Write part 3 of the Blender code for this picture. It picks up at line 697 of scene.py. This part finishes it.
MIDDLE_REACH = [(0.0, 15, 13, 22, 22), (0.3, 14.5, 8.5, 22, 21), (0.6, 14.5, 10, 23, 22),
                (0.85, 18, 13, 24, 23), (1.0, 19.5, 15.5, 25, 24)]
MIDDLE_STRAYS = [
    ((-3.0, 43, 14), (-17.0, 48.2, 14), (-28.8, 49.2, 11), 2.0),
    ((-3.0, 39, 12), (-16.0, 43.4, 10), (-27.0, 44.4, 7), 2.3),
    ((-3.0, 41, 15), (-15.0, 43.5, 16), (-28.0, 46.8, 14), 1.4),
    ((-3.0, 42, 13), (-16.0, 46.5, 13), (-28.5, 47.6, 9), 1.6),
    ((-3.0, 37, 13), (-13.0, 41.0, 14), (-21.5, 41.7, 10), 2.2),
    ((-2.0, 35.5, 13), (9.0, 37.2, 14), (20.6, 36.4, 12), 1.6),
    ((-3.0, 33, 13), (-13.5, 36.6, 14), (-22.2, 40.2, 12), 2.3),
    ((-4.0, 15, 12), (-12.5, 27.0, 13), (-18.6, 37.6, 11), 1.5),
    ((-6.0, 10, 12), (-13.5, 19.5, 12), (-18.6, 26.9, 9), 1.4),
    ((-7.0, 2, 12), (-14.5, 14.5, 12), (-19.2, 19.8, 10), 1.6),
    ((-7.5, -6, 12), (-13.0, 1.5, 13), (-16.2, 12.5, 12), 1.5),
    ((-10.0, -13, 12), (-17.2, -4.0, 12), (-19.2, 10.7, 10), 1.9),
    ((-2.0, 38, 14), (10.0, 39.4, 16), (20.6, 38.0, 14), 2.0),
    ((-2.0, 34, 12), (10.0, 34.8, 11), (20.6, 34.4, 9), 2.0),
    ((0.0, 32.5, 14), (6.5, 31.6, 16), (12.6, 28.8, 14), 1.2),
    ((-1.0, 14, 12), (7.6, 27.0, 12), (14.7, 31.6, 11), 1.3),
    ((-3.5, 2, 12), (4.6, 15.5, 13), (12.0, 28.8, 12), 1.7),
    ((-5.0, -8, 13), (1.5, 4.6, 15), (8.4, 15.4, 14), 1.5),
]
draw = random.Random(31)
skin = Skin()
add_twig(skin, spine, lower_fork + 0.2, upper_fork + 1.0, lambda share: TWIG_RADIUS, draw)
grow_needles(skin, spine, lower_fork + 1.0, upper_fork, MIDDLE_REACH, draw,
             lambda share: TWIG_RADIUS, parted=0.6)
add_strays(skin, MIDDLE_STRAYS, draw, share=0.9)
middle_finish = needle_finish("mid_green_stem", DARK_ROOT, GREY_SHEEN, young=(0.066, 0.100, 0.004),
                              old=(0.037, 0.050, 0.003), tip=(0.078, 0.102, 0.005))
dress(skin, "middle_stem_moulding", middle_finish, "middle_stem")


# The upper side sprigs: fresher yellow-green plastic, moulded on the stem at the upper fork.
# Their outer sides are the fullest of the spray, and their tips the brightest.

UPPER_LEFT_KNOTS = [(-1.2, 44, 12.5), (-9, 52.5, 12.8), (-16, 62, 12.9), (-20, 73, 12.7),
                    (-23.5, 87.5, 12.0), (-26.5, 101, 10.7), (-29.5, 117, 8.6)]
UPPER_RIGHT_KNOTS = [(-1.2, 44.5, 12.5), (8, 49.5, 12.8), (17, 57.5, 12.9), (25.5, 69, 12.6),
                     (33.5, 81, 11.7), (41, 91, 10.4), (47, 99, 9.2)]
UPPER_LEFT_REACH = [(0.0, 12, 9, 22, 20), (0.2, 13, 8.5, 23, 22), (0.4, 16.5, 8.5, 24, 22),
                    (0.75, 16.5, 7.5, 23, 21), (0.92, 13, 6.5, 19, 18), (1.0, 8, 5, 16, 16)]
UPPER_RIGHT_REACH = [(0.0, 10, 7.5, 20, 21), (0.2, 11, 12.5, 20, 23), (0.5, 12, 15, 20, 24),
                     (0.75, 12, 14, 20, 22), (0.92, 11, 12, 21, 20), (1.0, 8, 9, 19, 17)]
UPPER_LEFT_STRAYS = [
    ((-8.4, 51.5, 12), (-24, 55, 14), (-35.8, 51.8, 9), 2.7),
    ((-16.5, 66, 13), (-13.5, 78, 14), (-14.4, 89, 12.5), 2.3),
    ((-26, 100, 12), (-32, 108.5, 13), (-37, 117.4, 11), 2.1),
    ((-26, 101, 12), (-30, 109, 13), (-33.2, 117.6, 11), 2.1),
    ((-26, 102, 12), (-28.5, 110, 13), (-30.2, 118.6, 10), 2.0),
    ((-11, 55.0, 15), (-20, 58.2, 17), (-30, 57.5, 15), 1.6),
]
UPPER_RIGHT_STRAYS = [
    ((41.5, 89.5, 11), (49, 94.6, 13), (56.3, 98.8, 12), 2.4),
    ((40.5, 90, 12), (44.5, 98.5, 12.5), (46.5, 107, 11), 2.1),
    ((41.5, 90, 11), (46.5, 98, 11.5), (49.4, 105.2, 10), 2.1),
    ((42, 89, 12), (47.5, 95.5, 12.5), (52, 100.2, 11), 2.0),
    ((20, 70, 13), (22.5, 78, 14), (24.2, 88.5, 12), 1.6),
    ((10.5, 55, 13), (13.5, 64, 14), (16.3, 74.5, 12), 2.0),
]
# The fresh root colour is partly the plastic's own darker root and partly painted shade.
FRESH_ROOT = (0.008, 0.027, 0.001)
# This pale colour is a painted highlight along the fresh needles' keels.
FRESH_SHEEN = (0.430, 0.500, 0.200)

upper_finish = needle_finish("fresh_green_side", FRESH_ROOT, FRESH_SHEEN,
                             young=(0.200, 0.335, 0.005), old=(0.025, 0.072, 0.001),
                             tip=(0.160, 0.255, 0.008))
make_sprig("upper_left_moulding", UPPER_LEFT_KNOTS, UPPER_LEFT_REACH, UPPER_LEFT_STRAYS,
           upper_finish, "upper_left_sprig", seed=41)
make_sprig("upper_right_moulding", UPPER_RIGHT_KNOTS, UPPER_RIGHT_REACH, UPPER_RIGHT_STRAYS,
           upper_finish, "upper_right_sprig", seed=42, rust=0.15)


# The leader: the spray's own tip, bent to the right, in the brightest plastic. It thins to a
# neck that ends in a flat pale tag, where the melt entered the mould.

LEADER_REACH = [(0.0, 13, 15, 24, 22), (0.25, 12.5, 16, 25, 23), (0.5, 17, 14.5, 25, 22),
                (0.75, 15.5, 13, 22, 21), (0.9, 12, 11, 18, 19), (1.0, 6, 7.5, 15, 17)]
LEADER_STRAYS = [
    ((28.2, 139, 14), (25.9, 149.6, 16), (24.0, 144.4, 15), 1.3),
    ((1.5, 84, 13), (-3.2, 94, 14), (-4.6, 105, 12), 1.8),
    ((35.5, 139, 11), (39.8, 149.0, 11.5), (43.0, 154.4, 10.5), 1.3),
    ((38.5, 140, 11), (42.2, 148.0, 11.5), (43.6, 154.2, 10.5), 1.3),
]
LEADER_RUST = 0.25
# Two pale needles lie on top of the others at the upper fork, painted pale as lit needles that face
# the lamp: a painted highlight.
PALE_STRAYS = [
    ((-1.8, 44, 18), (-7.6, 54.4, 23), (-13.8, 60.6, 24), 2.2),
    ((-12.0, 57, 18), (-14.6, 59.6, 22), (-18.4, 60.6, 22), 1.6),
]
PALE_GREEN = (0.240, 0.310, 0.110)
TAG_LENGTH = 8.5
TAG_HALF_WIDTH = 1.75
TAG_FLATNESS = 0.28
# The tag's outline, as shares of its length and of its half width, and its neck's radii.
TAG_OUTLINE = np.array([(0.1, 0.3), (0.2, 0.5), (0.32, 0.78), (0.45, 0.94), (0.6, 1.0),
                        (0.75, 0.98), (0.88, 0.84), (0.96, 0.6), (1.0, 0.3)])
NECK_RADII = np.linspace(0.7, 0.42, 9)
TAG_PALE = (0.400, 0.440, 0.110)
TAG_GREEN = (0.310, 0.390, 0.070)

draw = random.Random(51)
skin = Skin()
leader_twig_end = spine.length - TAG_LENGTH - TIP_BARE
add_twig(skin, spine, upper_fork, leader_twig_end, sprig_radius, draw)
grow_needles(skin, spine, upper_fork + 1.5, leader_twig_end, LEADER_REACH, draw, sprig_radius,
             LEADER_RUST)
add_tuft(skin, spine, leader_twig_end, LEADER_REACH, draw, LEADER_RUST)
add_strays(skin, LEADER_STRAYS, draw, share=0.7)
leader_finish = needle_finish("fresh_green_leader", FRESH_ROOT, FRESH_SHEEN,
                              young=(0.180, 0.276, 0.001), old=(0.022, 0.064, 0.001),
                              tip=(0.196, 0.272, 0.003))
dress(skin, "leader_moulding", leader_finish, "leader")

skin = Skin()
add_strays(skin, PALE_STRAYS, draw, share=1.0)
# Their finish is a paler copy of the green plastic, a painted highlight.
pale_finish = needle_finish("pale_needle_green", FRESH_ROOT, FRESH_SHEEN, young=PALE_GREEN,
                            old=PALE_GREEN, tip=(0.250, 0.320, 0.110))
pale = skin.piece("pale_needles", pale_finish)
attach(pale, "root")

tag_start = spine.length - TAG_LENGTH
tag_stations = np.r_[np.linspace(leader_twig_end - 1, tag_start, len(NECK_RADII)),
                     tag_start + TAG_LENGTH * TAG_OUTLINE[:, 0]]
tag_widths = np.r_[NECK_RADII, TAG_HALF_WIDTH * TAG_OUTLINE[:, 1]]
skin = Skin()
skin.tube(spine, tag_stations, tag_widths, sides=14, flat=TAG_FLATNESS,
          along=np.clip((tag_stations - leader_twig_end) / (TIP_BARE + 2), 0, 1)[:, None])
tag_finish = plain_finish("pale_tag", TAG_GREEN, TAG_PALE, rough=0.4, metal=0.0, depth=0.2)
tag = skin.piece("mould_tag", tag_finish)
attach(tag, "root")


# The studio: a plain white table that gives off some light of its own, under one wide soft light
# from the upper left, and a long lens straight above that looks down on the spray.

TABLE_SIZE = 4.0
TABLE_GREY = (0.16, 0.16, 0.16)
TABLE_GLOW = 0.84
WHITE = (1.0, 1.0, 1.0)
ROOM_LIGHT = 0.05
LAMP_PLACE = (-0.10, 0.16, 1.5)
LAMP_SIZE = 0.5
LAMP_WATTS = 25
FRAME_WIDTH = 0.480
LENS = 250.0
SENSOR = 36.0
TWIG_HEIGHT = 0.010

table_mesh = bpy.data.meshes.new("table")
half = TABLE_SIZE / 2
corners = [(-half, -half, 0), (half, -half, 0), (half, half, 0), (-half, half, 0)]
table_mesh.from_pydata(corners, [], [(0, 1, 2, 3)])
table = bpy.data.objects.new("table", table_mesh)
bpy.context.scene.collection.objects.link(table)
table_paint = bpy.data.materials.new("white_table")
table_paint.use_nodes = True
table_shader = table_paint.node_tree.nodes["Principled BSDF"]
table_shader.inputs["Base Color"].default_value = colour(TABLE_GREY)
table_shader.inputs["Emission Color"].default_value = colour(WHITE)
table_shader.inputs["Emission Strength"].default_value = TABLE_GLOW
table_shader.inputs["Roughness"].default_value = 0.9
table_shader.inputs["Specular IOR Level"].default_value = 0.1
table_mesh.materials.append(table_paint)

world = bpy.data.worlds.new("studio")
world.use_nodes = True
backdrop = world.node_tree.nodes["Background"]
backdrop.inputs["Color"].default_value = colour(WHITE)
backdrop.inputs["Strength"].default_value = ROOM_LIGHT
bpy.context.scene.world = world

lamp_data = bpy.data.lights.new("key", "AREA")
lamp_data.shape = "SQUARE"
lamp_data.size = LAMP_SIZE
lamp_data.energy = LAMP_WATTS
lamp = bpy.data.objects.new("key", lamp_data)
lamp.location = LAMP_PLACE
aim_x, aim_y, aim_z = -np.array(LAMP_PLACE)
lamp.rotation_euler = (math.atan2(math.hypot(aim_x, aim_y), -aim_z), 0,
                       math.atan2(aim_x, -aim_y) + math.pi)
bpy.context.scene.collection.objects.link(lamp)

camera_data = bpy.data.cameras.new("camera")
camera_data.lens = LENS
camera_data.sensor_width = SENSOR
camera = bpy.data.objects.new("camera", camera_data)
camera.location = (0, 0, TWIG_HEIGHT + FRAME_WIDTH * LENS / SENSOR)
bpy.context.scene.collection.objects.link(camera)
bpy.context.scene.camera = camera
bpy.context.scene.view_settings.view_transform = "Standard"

.....

## Aim of the exercise
Everything from the first line through the line containing "# Their outer" should be quoted exactly, and nothing beyond it.

## Complete response
Write part 3 of the Blender code for this picture. It picks up at line 697 of scene.py. This part finishes it.
MIDDLE_REACH = [(0.0, 15, 13, 22, 22), (0.3, 14.5, 8.5, 22, 21), (0.6, 14.5, 10, 23, 22),
                (0.85, 18, 13, 24, 23), (1.0, 19.5, 15.5, 25, 24)]
MIDDLE_STRAYS = [
    ((-3.0, 43, 14), (-17.0, 48.2, 14), (-28.8, 49.2, 11), 2.0),
    ((-3.0, 39, 12), (-16.0, 43.4, 10), (-27.0, 44.4, 7), 2.3),
    ((-3.0, 41, 15), (-15.0, 43.5, 16), (-28.0, 46.8, 14), 1.4),
    ((-3.0, 42, 13), (-16.0, 46.5, 13), (-28.5, 47.6, 9), 1.6),
    ((-3.0, 37, 13), (-13.0, 41.0, 14), (-21.5, 41.7, 10), 2.2),
    ((-2.0, 35.5, 13), (9.0, 37.2, 14), (20.6, 36.4, 12), 1.6),
    ((-3.0, 33, 13), (-13.5, 36.6, 14), (-22.2, 40.2, 12), 2.3),
    ((-4.0, 15, 12), (-12.5, 27.0, 13), (-18.6, 37.6, 11), 1.5),
    ((-6.0, 10, 12), (-13.5, 19.5, 12), (-18.6, 26.9, 9), 1.4),
    ((-7.0, 2, 12), (-14.5, 14.5, 12), (-19.2, 19.8, 10), 1.6),
    ((-7.5, -6, 12), (-13.0, 1.5, 13), (-16.2, 12.5, 12), 1.5),
    ((-10.0, -13, 12), (-17.2, -4.0, 12), (-19.2, 10.7, 10), 1.9),
    ((-2.0, 38, 14), (10.0, 39.4, 16), (20.6, 38.0, 14), 2.0),
    ((-2.0, 34, 12), (10.0, 34.8, 11), (20.6, 34.4, 9), 2.0),
    ((0.0, 32.5, 14), (6.5, 31.6, 16), (12.6, 28.8, 14), 1.2),
    ((-1.0, 14, 12), (7.6, 27.0, 12), (14.7, 31.6, 11), 1.3),
    ((-3.5, 2, 12), (4.6, 15.5, 13), (12.0, 28.8, 12), 1.7),
    ((-5.0, -8, 13), (1.5, 4.6, 15), (8.4, 15.4, 14), 1.5),
]
draw = random.Random(31)
skin = Skin()
add_twig(skin, spine, lower_fork + 0.2, upper_fork + 1.0, lambda share: TWIG_RADIUS, draw)
grow_needles(skin, spine, lower_fork + 1.0, upper_fork, MIDDLE_REACH, draw,
             lambda share: TWIG_RADIUS, parted=0.6)
add_strays(skin, MIDDLE_STRAYS, draw, share=0.9)
middle_finish = needle_finish("mid_green_stem", DARK_ROOT, GREY_SHEEN, young=(0.066, 0.100, 0.004),
                              old=(0.037, 0.050, 0.003), tip=(0.078, 0.102, 0.005))
dress(skin, "middle_stem_moulding", middle_finish, "middle_stem")


# The upper side sprigs: fresher yellow-green plastic, moulded on the stem at the upper fork.
# Their outer sides are the fullest of the spray, and their tips the brightest.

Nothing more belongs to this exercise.